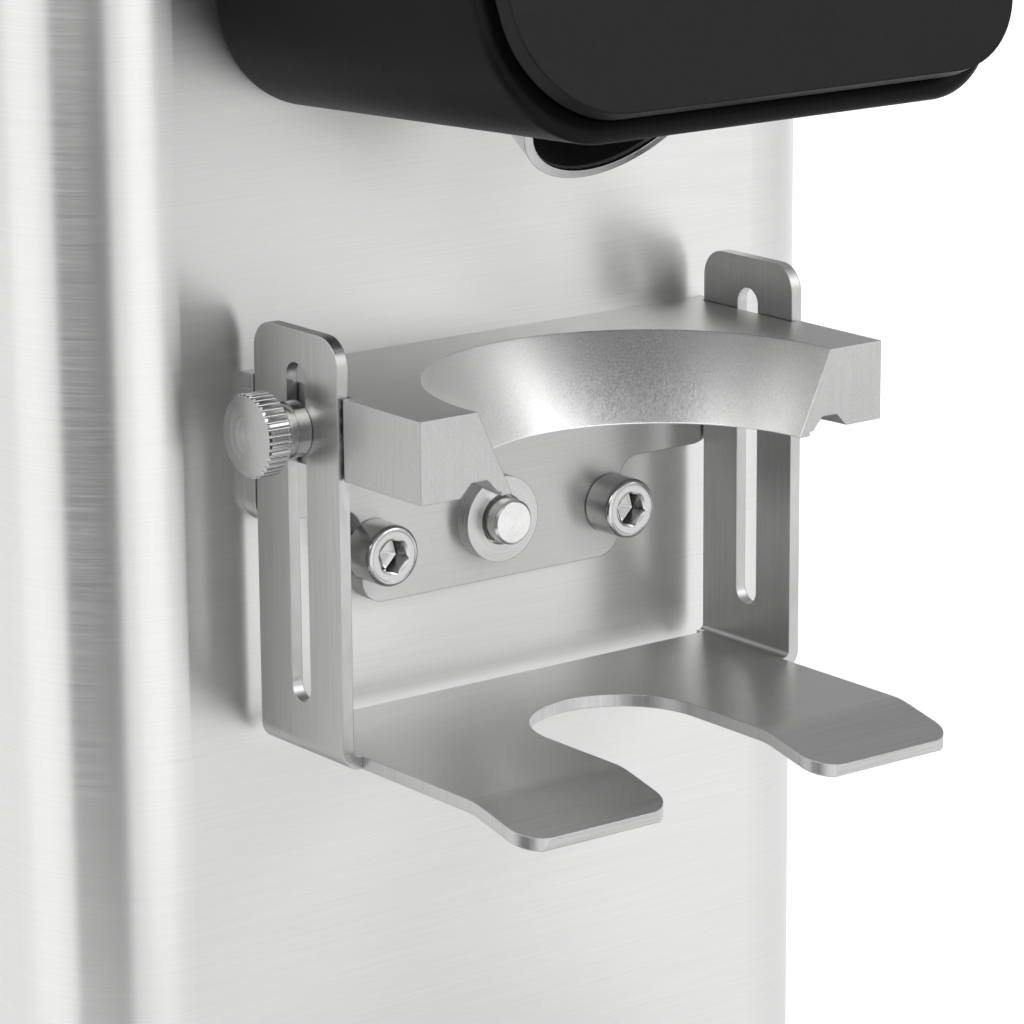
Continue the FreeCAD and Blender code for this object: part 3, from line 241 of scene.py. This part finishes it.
def turned(name, tone, rough, centre, axis, pitch=0.00022, edge=0.2, spread=0.06, mirrored=False):
    """A lathe-turned piece: fine rings round an axis on its faces and along its barrel."""
    g = Graph(name)
    place = g.coords.outputs["Object"]
    if mirrored:
        place = g.vector("ABSOLUTE", place)
        centre = Vector((abs(centre.x), abs(centre.y), abs(centre.z)))
    offset = g.vector("SUBTRACT", place, tuple(centre))
    x, y, z = g.parts(offset)
    along = {"x": x, "y": y, "z": z}[axis]
    others = [v for key, v in (("x", x), ("y", y), ("z", z)) if key != axis]
    square = g.math("ADD", g.math("MULTIPLY", others[0], others[0]), g.math("MULTIPLY", others[1], others[1]))
    radius = g.math("SQRT", square)
    node = g.tree.nodes.new("ShaderNodeCombineXYZ")
    g.put(node.inputs[0], g.math("DIVIDE", radius, pitch))
    g.put(node.inputs[1], g.math("DIVIDE", along, pitch))
    rings = g.noise(node.outputs[0], detail=2.0, rough=0.5)
    g.set("Base Color", g.mix(g.math("ADD", g.vary(rings, -spread, spread), tone, clamp=True),
                              0.0, WARM_WHITE))
    g.set("Metallic", 1.0)
    g.set("Roughness", g.math("ADD", g.vary(rings, -0.05, 0.07), rough, clamp=True))
    if not mirrored:
        # highlights run from the centre of a turned face outwards, and along a turned barrel
        position = g.tree.nodes.new("ShaderNodeNewGeometry").outputs["Position"]
        spoke = g.vector("SUBTRACT", position, tuple(centre))
        flat = tuple(0.0 if key == axis else 1.0 for key in "xyz")
        spoke = g.vector("NORMALIZE", g.vector("MULTIPLY", spoke, flat))
        g.set("Anisotropic", LATHE_STRETCH)
        g.set("Tangent", g.vector("ADD", spoke, tuple(1.0 - f for f in flat)))
    g.bump(rings, strength=0.3, distance=LATHE_HEIGHT, edge=edge * MM)
    return g


# ---- plastics and others ------------------------------------------------------------------
def moulded(name, colour, rough, grain_size=0.35, depth=0.25, edge=0.5, coat=0.0, specular=0.4):
    """Moulded plastic: fine spark-eroded grain, faint cloudiness and dulled edges."""
    g = Graph(name)
    pits = g.noise(g.place(), scale=1000.0 / grain_size, detail=2.0, rough=0.6)
    clouds = g.noise(g.place(), scale=22.0, detail=3.0, rough=0.55)
    dark = tuple(c * 0.82 for c in colour)
    lighter = tuple(min(1.0, c * 1.2 + 0.001) for c in colour)
    g.set("Base Color", g.mix(g.vary(clouds, 0.0, 1.0), dark, lighter))
    shift = g.math("ADD", g.vary(clouds, -0.03, 0.03), g.vary(pits, -0.04, 0.05))
    g.set("Roughness", g.math("ADD", shift, rough, clamp=True))
    g.set("Specular IOR Level", specular)
    g.set("Coat Weight", coat)
    g.set("Coat Roughness", 0.12)
    g.bump(pits, strength=depth, distance=0.00003, edge=edge * MM)
    return g


def rubber(name):
    """Matt black rubber."""
    g = moulded(name, colour=(0.03, 0.03, 0.03), rough=0.75, grain_size=0.6, depth=0.5)
    g.set("Specular IOR Level", 0.3)
    return g


def clear_plastic(name):
    """Smoked clear plastic with faint moulding flow and rubbed haze."""
    g = Graph(name)
    flow = g.noise(g.place((8.0, 8.0, 30.0)), detail=3.0, rough=0.5)
    haze = g.noise(g.place(), scale=260.0, detail=4.0, rough=0.6)
    g.set("Base Color", g.mix(g.vary(flow, 0.0, 1.0), (0.68, 0.69, 0.70), (0.75, 0.76, 0.77)))
    g.set("Roughness", g.ramp(haze, 0.3, 0.8, 0.03, 0.12))
    g.set("Transmission Weight", 0.98)
    g.set("IOR", 1.49)
    g.bump(flow, strength=0.15, distance=0.0001, edge=0.4 * MM)
    return g


def cast(name, tone=0.55):
    """Cast and machined alloy."""
    g = Graph(name)
    lumps = g.noise(g.place(), scale=900.0, detail=4.0, rough=0.6)
    clouds = g.noise(g.place(), scale=60.0, detail=3.0, rough=0.5)
    value = g.math("ADD", g.vary(clouds, -0.05, 0.05), tone, clamp=True)
    g.set("Base Color", g.mix(value, 0.0, (1.0, 1.0, 1.0)))
    g.set("Metallic", 1.0)
    g.set("Roughness", g.vary(lumps, 0.42, 0.6))
    g.bump(lumps, strength=0.4, distance=0.00008, edge=0.5 * MM)
    return g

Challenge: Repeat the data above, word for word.

Result of the task:
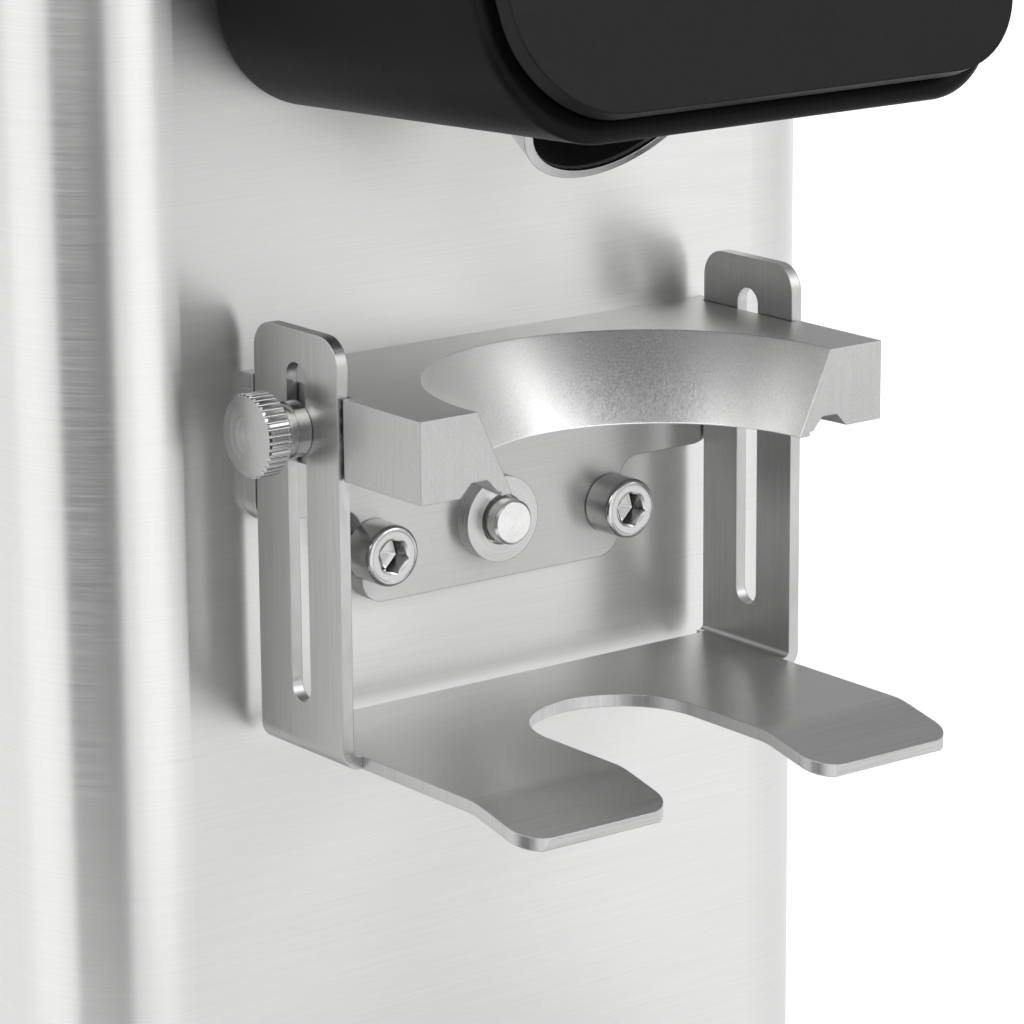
Continue the FreeCAD and Blender code for this object: part 3, from line 241 of scene.py. This part finishes it.
def turned(name, tone, rough, centre, axis, pitch=0.00022, edge=0.2, spread=0.06, mirrored=False):
    """A lathe-turned piece: fine rings round an axis on its faces and along its barrel."""
    g = Graph(name)
    place = g.coords.outputs["Object"]
    if mirrored:
        place = g.vector("ABSOLUTE", place)
        centre = Vector((abs(centre.x), abs(centre.y), abs(centre.z)))
    offset = g.vector("SUBTRACT", place, tuple(centre))
    x, y, z = g.parts(offset)
    along = {"x": x, "y": y, "z": z}[axis]
    others = [v for key, v in (("x", x), ("y", y), ("z", z)) if key != axis]
    square = g.math("ADD", g.math("MULTIPLY", others[0], others[0]), g.math("MULTIPLY", others[1], others[1]))
    radius = g.math("SQRT", square)
    node = g.tree.nodes.new("ShaderNodeCombineXYZ")
    g.put(node.inputs[0], g.math("DIVIDE", radius, pitch))
    g.put(node.inputs[1], g.math("DIVIDE", along, pitch))
    rings = g.noise(node.outputs[0], detail=2.0, rough=0.5)
    g.set("Base Color", g.mix(g.math("ADD", g.vary(rings, -spread, spread), tone, clamp=True),
                              0.0, WARM_WHITE))
    g.set("Metallic", 1.0)
    g.set("Roughness", g.math("ADD", g.vary(rings, -0.05, 0.07), rough, clamp=True))
    if not mirrored:
        # highlights run from the centre of a turned face outwards, and along a turned barrel
        position = g.tree.nodes.new("ShaderNodeNewGeometry").outputs["Position"]
        spoke = g.vector("SUBTRACT", position, tuple(centre))
        flat = tuple(0.0 if key == axis else 1.0 for key in "xyz")
        spoke = g.vector("NORMALIZE", g.vector("MULTIPLY", spoke, flat))
        g.set("Anisotropic", LATHE_STRETCH)
        g.set("Tangent", g.vector("ADD", spoke, tuple(1.0 - f for f in flat)))
    g.bump(rings, strength=0.3, distance=LATHE_HEIGHT, edge=edge * MM)
    return g


# ---- plastics and others ------------------------------------------------------------------
def moulded(name, colour, rough, grain_size=0.35, depth=0.25, edge=0.5, coat=0.0, specular=0.4):
    """Moulded plastic: fine spark-eroded grain, faint cloudiness and dulled edges."""
    g = Graph(name)
    pits = g.noise(g.place(), scale=1000.0 / grain_size, detail=2.0, rough=0.6)
    clouds = g.noise(g.place(), scale=22.0, detail=3.0, rough=0.55)
    dark = tuple(c * 0.82 for c in colour)
    lighter = tuple(min(1.0, c * 1.2 + 0.001) for c in colour)
    g.set("Base Color", g.mix(g.vary(clouds, 0.0, 1.0), dark, lighter))
    shift = g.math("ADD", g.vary(clouds, -0.03, 0.03), g.vary(pits, -0.04, 0.05))
    g.set("Roughness", g.math("ADD", shift, rough, clamp=True))
    g.set("Specular IOR Level", specular)
    g.set("Coat Weight", coat)
    g.set("Coat Roughness", 0.12)
    g.bump(pits, strength=depth, distance=0.00003, edge=edge * MM)
    return g


def rubber(name):
    """Matt black rubber."""
    g = moulded(name, colour=(0.03, 0.03, 0.03), rough=0.75, grain_size=0.6, depth=0.5)
    g.set("Specular IOR Level", 0.3)
    return g


def clear_plastic(name):
    """Smoked clear plastic with faint moulding flow and rubbed haze."""
    g = Graph(name)
    flow = g.noise(g.place((8.0, 8.0, 30.0)), detail=3.0, rough=0.5)
    haze = g.noise(g.place(), scale=260.0, detail=4.0, rough=0.6)
    g.set("Base Color", g.mix(g.vary(flow, 0.0, 1.0), (0.68, 0.69, 0.70), (0.75, 0.76, 0.77)))
    g.set("Roughness", g.ramp(haze, 0.3, 0.8, 0.03, 0.12))
    g.set("Transmission Weight", 0.98)
    g.set("IOR", 1.49)
    g.bump(flow, strength=0.15, distance=0.0001, edge=0.4 * MM)
    return g


def cast(name, tone=0.55):
    """Cast and machined alloy."""
    g = Graph(name)
    lumps = g.noise(g.place(), scale=900.0, detail=4.0, rough=0.6)
    clouds = g.noise(g.place(), scale=60.0, detail=3.0, rough=0.5)
    value = g.math("ADD", g.vary(clouds, -0.05, 0.05), tone, clamp=True)
    g.set("Base Color", g.mix(value, 0.0, (1.0, 1.0, 1.0)))
    g.set("Metallic", 1.0)
    g.set("Roughness", g.vary(lumps, 0.42, 0.6))
    g.bump(lumps, strength=0.4, distance=0.00008, edge=0.5 * MM)
    return g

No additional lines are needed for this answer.